Human Rights Watch a appelé à plusieurs reprises l'Irak à devenir un État partie à la Cour pénale internationale (CPI), en vue d'ouvrir la voie à d'éventuelles poursuites judiciaires pour les crimes de guerre, crimes de génocide et crimes contre l'humanité commis par toutes les parties au conflit. Les autorités irakiennes pourraient donner à la Cour compétence pour les crimes graves commis en Irak depuis le jour de l'entrée en vigueur du traité portant création de la CPI, le 1er juillet 2002.

Le droit pénal irakien ne prévoit pas de dispositions pour ces crimes. Les membres de l'Etat islamique ont été poursuivis en vertu de l'article 4 de la loi de 2005 sur la lutte contre le terrorisme, qui est trop vaste. Si un mandat lui est confié, la CPI ne peut intervenir que pour enquêter sur les crimes graves relevant du droit international si les autorités nationales refusent ou sont dans l'incapacité de le faire.
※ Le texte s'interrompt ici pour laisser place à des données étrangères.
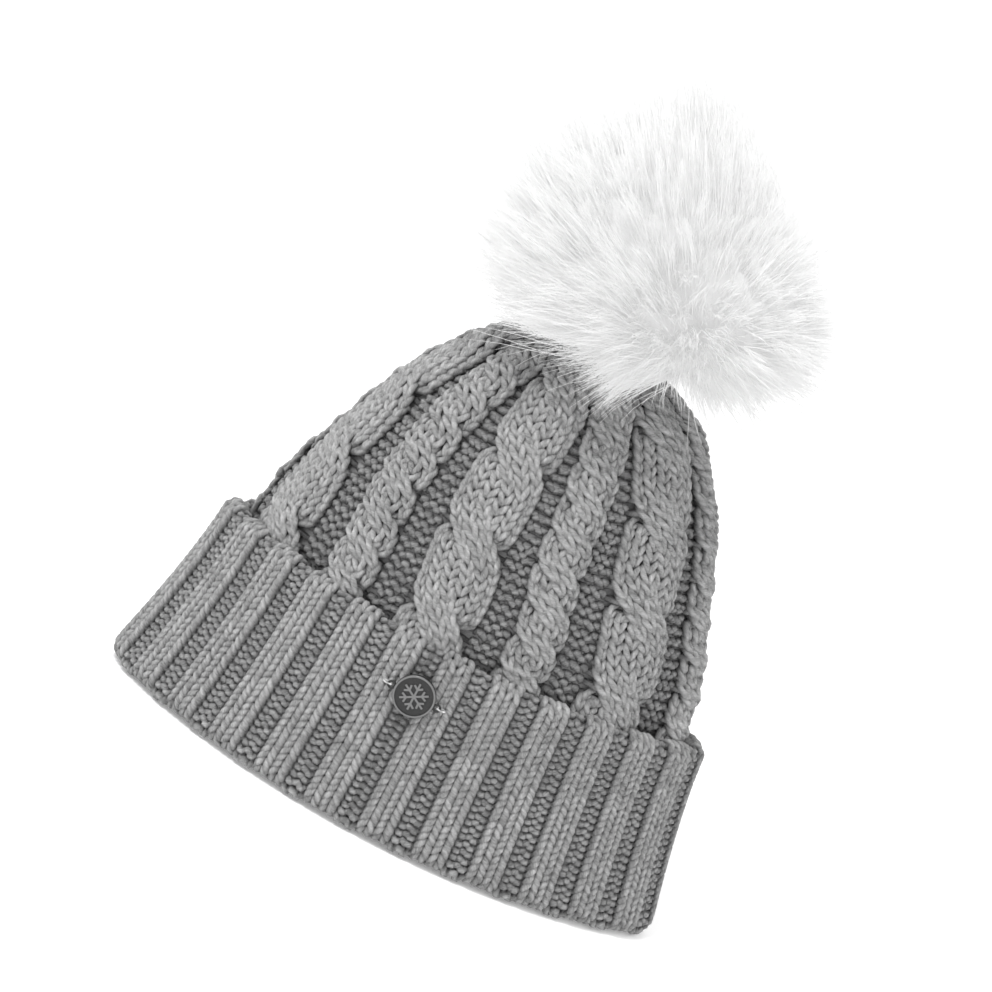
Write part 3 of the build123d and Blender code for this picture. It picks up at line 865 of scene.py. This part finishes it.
paths = np.concatenate([paths, tuft_paths])
thick = np.concatenate([thick, np.full(TUFT, HAIR_R * 0.9)])
# the tuft's hairs are toned darker: painted shade under the pom
tone = np.concatenate([tone, rng.normal(0.1, 0.3, TUFT)])
order = rng.permutation(len(paths))
for i, part in enumerate(np.array_split(order, 7)):
    o = hair_mesh(paths[part], f"fur_hairs_{i + 1}", thick[part], tone[part])
    o.data.materials.append(fur)
    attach(o, "pom")
    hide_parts("pom_fur")

# the dense white wool under the long hairs
rings, spokes = 120, 200
lat = np.linspace(0.004, np.pi - 0.004, rings)[:, None] + np.zeros(spokes)
lon = np.zeros((rings, 1)) + np.arange(spokes) / spokes * 2 * np.pi
ball_dirs = np.stack([np.sin(lat) * np.cos(lon), np.sin(lat) * np.sin(lon), np.cos(lat)], -1)
near_lock = (ball_dirs.reshape(-1, 3) @ lock_dirs.T).max(1).reshape(lat.shape)
lumps = 1 + 0.5 * (near_lock - near_lock.mean()) / near_lock.std() * 0.03
ball = POM_MIDDLE + ball_dirs * (UNDERFUR * pom_reach(ball_dirs) * lumps)[..., None]
ball[..., 2] = np.maximum(ball[..., 2], knit_top(ball[..., 0], ball[..., 1]) + KNIT_CLEAR + 1)
index = np.arange(rings * spokes).reshape(rings, spokes)
a, b = index[:-1], index[1:]
quads = np.stack([a, b, np.roll(b, -1, 1), np.roll(a, -1, 1)], -1).reshape(-1, 4)
caps = [np.stack([np.full(spokes - 2, row[0]), row[1:-1], row[2:]], -1)
        for row in (index[0], index[-1][::-1])]
pom_core = new_mesh("pom_underfur", ball.reshape(-1, 3), quads, np.concatenate(caps))
# the wool under the hairs glows a little too: painted light
under_fur, n, shader = material("underfur", 0.95, 0.95, Emission_Color=grey(1),
                                Emission_Strength=PAINTED_FUR_GLOW)
fuzz = n.add("ShaderNodeTexNoise", {"Scale": 900.0, "Detail": 4.0}).outputs["Fac"]
n.bump(shader, fuzz, 0.001, 0.7)
n.link(n.ramp(fuzz, *FUR_TONES), shader.inputs["Base Color"])
pom_core.data.materials.append(under_fur)
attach(pom_core, "pom")
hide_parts("pom_backing", "pom_filling")


# ---- badge, threads, button and label ---------------------------------------
MOTIF_M, FACE_M = 0.00008, 0.00050      # metres behind the badge's front: its rim and motif, its sunk face
metal, n, shader = material("dark_satin_metal", 0.1, 0.38, Metallic=0.9)
place = n.place()
front = min(v.co.y for v in nodes["badge"].data.vertices)
# 0 on the sunk face, 1 on the rim and the motif, which are coloured lighter: partly polished metal, partly
# painted highlight
rise = n.add("ShaderNodeMapRange", {"From Min": front + FACE_M, "From Max": front + MOTIF_M})
n.link(n.parts(place)["Y"], rise.inputs["Value"])
raised = rise.outputs[0]
stretch = n.add("ShaderNodeMapping", {"Scale": (1.0, 1.0, 14.0)})
n.link(place, stretch.inputs["Vector"])
brushed = n.noise(stretch.outputs[0], 900.0)
spots = n.noise(place, 1800.0)
shade = n.total((raised, 0.62), (brushed, 0.26), (spots, 0.14))
n.link(n.ramp(shade, (0.12, 0.045), (0.35, 0.075), (0.95, 0.22)), shader.inputs["Base Color"])
n.link(n.total((brushed, 0.16), (raised, -0.22), start=0.50), shader.inputs["Roughness"])
n.bump(shader, n.total((brushed, 1.0), (spots, 0.5)), 0.00006)


def thread_material(name, dark, light, strand_mm, rough):
    """Twisted thread for small CAD rings and bars: slanted bands and fine fibres, as bump and in colour, the
    bands' troughs painted darker as shade in the twist.
    """
    m, n, shader = material(name, light, rough, Sheen_Weight=0.2)
    bands = n.bands(n.place(), "DIAGONAL", strand_mm, 1.2)
    height = n.total((bands, 1.0), (n.noise(n.place(), 2600.0), 0.5))
    n.link(n.ramp(n.math("MULTIPLY", height, 0.7), (0.15, dark), (0.9, light)), shader.inputs["Base Color"])
    n.bump(shader, height, strand_mm * 0.25 * MM)
    return m


plastic, n, shader = material("clear_white_plastic", 0.75, 0.3)
scuffs = n.noise(n.place(), 160.0, 6.0)
n.link(n.ramp(scuffs, (0.3, 0.62), (0.7, 0.80)), shader.inputs["Base Color"])
n.link(n.total((scuffs, 0.25), start=0.25), shader.inputs["Roughness"])
n.bump(shader, n.noise(n.place(), 700.0), 0.00004)

seam_thread = thread_material("seam_yarn", 0.10, 0.42, 1.6, 0.9)
white_thread = thread_material("tie_thread", 0.55, 0.88, 0.6, 0.6)
grey_thread = thread_material("badge_thread", 0.30, 0.80, 0.3, 0.35)
for name, finish in {
    "badge": metal, "badge_stitch_left": grey_thread, "badge_stitch_right": grey_thread,
    "label_stitches": grey_thread, "crown_tie": white_thread, "middle_tie": white_thread,
    "pom_tie": white_thread, "pom_gather_thread": white_thread, "crown_button": plastic,
    "pom_anchor_disc": plastic, "cuff_tacks": seam_thread, "crown_gather_yarn": seam_thread,
}.items():
    nodes[name].data.materials.clear()
    nodes[name].data.materials.append(finish)


SEAM_TURN_MM, SEAM_YARN_R, SEAM_MARGIN = 3.1, 1.0, 1.5
SEAM_REACH = (1.35, 0.9, 1.0)           # how far the wound yarn swings sideways, in depth and in height
TURN_SAMPLES, SEAM_SIDES = 14, 8


def wound_seam(node, name):
    """A seam inside the back: yarn wound round the joined edges."""
    low, high = (np.array(c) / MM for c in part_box(node))
    mesh = nodes[node]
    co = np.array([mesh.matrix_world @ v.co for v in mesh.data.vertices]) / MM
    heights = np.linspace(low[2] + SEAM_MARGIN, high[2] - SEAM_MARGIN, 24)
    middle = []
    for z in heights:
        near = co[np.argsort(np.abs(co[:, 2] - z))[:14]]
        middle.append(0.5 * (near[:, :2].min(0) + near[:, :2].max(0)))
    middle = np.array(middle)
    for _ in range(4):
        middle[1:-1] = (middle[:-2] + 2 * middle[1:-1] + middle[2:]) / 4
    turns = (high[2] - low[2]) / SEAM_TURN_MM
    s = np.linspace(0, 1, int(turns * TURN_SAMPLES))
    turned = 2 * np.pi * turns * s
    z = low[2] + SEAM_MARGIN + s * (high[2] - low[2] - 2 * SEAM_MARGIN)
    x = np.interp(z, heights, middle[:, 0]) + SEAM_REACH[0] * np.cos(turned)
    y = np.interp(z, heights, middle[:, 1]) + SEAM_REACH[1] * np.sin(turned)
    path = np.stack([x, y, z + SEAM_REACH[2] * np.sin(turned + 0.6)], -1)[None]
    hint = np.array([0.0, 1.0, 0.15])[None, None]
    verts, quads, tris, angle = tubes(path, hint, SEAM_YARN_R, SEAM_SIDES, False)
    obj = new_mesh(name, verts, quads, tris)
    step = np.concatenate([[0], np.cumsum(np.linalg.norm(np.diff(path[0], axis=0), axis=1))])
    length = np.concatenate([np.repeat(step, SEAM_SIDES), [0.0, step[-1]]])
    set_attribute(obj, "ply", np.stack([np.cos(angle), np.sin(angle), length], -1))
    set_attribute(obj, "shade", np.zeros(len(verts)))
    # one depth for the whole seam, so the seam yarn gets an even painted shade
    set_attribute(obj, "sunk", np.full(len(verts), 1.6))
    obj.data.materials.append(yarn)
    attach(obj, "hat")
    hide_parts(node)


wound_seam("body_seam", "body_seam_yarn")
wound_seam("rib_seam", "rib_seam_yarn")

# care label: a hung satin strip, and the folded tab that holds it
LABEL_HALF_WIDTH, LABEL_DROP, LABEL_THICK, TAB_THICK = 15.0, 35.0, 0.36, 0.9
LABEL_BOW, TAB_BOW = -1.1, 0.3
BORDER_M = (0.0118, 0.0130)             # metres from the label's middle


def cloth_strip(name, half_width, low, high, y, bow, thick):
    """A thin two-faced strip that hangs from its top edge and bows a little."""
    columns, rows = 60, 70
    u = np.linspace(-1, 1, columns)[None, :] + np.zeros((rows, 1))
    v = np.linspace(0, 1, rows)[:, None] + np.zeros((1, columns))
    x = u * half_width
    z = high + (low - high) * v
    wave = bow * (v**1.5) * (0.5 * np.cos(1.7 * u) - 0.35 * np.sin(2.6 * u + 1.0) * v)
    faces, verts = [], []
    for side in (-1, 1):
        verts.append(np.stack([x, y + wave + side * thick / 2, z], -1).reshape(-1, 3))
    index = np.arange(2 * rows * columns).reshape(2, rows, columns)
    for k, flip in ((0, False), (1, True)):
        a = index[k]
        q = np.stack([a[:-1, :-1], a[1:, :-1], a[1:, 1:], a[:-1, 1:]], -1).reshape(-1, 4)
        faces.append(q[:, ::-1] if flip else q)
    for a, b in ((index[0, 0], index[1, 0]), (index[1, -1], index[0, -1]),
                 (index[1, :, 0], index[0, :, 0]), (index[0, :, -1], index[1, :, -1])):
        faces.append(np.stack([a[:-1], a[1:], b[1:], b[:-1]], -1))
    return new_mesh(name, np.concatenate(verts), np.concatenate(faces))


satin, n, shader = material("label_satin", 0.8, 0.35, Sheen_Weight=0.2)
place = n.place()
weave = n.total((n.bands(place, "X", 0.45, 0.6), 0.6), (n.bands(place, "Z", 0.28, 0.6), 0.4))
# a woven darker border near both long edges
aside = n.math("ABSOLUTE", n.parts(place)["X"])
border = n.math("MULTIPLY", n.math("GREATER_THAN", aside, BORDER_M[0]),
                n.math("LESS_THAN", aside, BORDER_M[1]))
shade = n.total((weave, 0.5), (n.noise(place, 300.0), 0.5), (border, -0.8))
n.link(n.ramp(shade, (0.0, 0.28), (0.3, 0.70), (0.9, 0.88)), shader.inputs["Base Color"])
n.link(n.total((weave, 0.2), start=0.28), shader.inputs["Roughness"])
n.bump(shader, weave, 0.00008)

low, high = (np.array(c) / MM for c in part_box("care_label"))
label_y = 0.5 * (low[1] + high[1])
care_label = cloth_strip("care_label_cloth", LABEL_HALF_WIDTH, low[2], high[2], label_y, LABEL_BOW,
                         LABEL_THICK)
low, high = (np.array(c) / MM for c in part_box("label_tab"))
label_tab = cloth_strip("label_tab_cloth", LABEL_HALF_WIDTH, low[2], high[2], label_y, TAB_BOW, TAB_THICK)
for o, node, body in ((care_label, "care_label", "care_label"), (label_tab, "label_tab", "hat")):
    o.data.materials.append(satin)
    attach(o, body)
    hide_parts(node)

# ---- stage, light and camera ------------------------------------------------
LEAN = 28.0                 # the hat leans this far to the right in the picture
ELEVATION = 12.0            # degrees that the camera looks down
FIELD_MM = 387.0            # width of the picture at the hat
AIM_MM = (-13.7, 0.0, 130.0)
LENS_MM = 120.0
SENSOR_MM = 36.0

bpy.ops.mesh.primitive_plane_add(size=600, location=(0, 0, 0))
floor = bpy.context.object
floor.name = "floor"
pale = material("pale_floor", 0.86, 0.9, Specular_IOR_Level=0.1, Emission_Color=grey(1),
                Emission_Strength=0.25)[0]
floor.data.materials.append(pale)

world = bpy.data.worlds.new("studio")
bpy.context.scene.world = world
world.use_nodes = True
background = world.node_tree.nodes["Background"]
background.inputs["Color"].default_value = grey(1)
background.inputs["Strength"].default_value = 1.0


def area_light(name, place, size, power, aim=(0, 0, 0.12)):
    data = bpy.data.lights.new(name, "AREA")
    data.shape = "DISK"
    data.size = size
    data.energy = power
    light = bpy.data.objects.new(name, data)
    light.location = place
    direction = Vector(aim) - Vector(place)
    light.rotation_euler = direction.to_track_quat("-Z", "Y").to_euler()
    bpy.context.scene.collection.objects.link(light)


area_light("key", (-0.75, -0.75, 1.7), 0.6, 22)
area_light("fill", (1.3, -0.9, 0.8), 1.0, 2)

camera_data = bpy.data.cameras.new("camera")
camera_data.lens = LENS_MM
camera_data.sensor_width = SENSOR_MM
camera = bpy.data.objects.new("camera", camera_data)
bpy.context.scene.collection.objects.link(camera)
distance = FIELD_MM * MM / SENSOR_MM * LENS_MM
tilt = math.radians(ELEVATION)
aim = Vector(AIM_MM) * MM
toward = Vector((0, math.cos(tilt), -math.sin(tilt)))
camera.location = aim - toward * distance
level = toward.to_track_quat("-Z", "Y")
roll = Matrix.Rotation(math.radians(LEAN), 4, toward).to_quaternion()
camera.rotation_mode = "QUATERNION"
camera.rotation_quaternion = roll.inverted() @ level
bpy.context.scene.camera = camera
bpy.context.scene.view_settings.view_transform = "Standard"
« La nécessité de tenir pour responsables les auteurs de ces attaques massives est une raison de plus pour l'Irak de devenir un État partie à la Cour pénale internationale », a déclaré Joe Stork.

Un défenseur des droits humains à Muqdadiya a affirmé à Human Rights Watch que, le 29 février, les milices chiites ont attaqué la prison locale, à la recherche de co-conspirateurs sunnites de l'attentat; un autre activiste basé à Bagdad a indiqué que les milices chiites effectuent des centaines d'arrestations, à la suite des attentats commis dans les villes de Shula et Sadr.

« Les forces de sécurité devraient traduire en justice les responsables des attentats meurtriers », a souligné Joe Stork. « Mais les arrestations arbitraires et les abus contre des suspects dans le cadre d'interrogatoires ne font qu'ajouter aux injustices déjà commises ».